A warning to everyone who considers playing with those: Never set vm.overcommit_ratio to 0! I read in several posts that the people’s machines would no longer boot after doing that. That’s because people assumed they could limit the system to 0% of the RAM because they have SWAP. But the SWAP partition isn’t activated before these settings are, so using 0 there will basically tell the system there is no available memory at startup. I like to keep people out of trouble so I thought to also include this note.

On 2014-07-12 21:56, MirceaKitsune wrote:

> Code:
> --------------------
> vm.overcommit_memory = 2
> vm.overcommit_ratio = 90
> --------------------
>
>
> I added the above to sysctl.conf and applied them via sysctl command for
> now, those values being what I felt is best. Everything seems to be
> working well so far. What that basically says is that an application can
> only allocate 90% of the physical RAM + SWAP partition size, never more.

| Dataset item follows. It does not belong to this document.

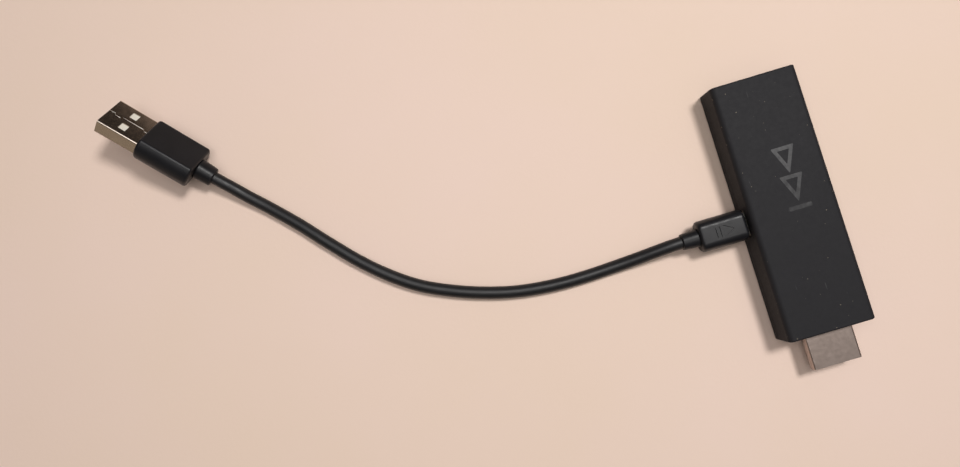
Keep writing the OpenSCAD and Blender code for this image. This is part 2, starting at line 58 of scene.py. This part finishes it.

Interesting… What’s the default value? I don’t have that settings in
my file.


Cheers / Saludos,

Carlos E. R.
(from 13.1 x86_64 “Bottle” at Telcontar)

The defaults are vm.overcommit_memory = 0 and vm.overcommit_ratio = 50. 50% felt like too little while 90% felt ideal.

Ok… apparently vm.overcommit_memory isn’t all that safe to use. After approximately 2 days of uptime, the KDE screen locker eventually breaks… with an error saying “unable to connect to authentication system” or something like that, whenever I type my password and press enter to unlock. And yes, I analyzed it several times… this only happens with vm.overcommit_memory = 2 (didn’t try 1). I’m probably not going to bother bug reporting this… since it’s likely one of those things that are hard to test and only happens to me and a few other people out there. I wish Linux (especially KDE) wasn’t so buggy all the time though…

I wouldn’t mess with the memory management too much. Not that I am an expert but I found a lot of really unexpected behavior when I alter the overcommit behavior. Right now the only bit I micromanage is the vm.oom_kill_allocating_task, which makes sure a program allocating more than it’s share gets killed pretty quick.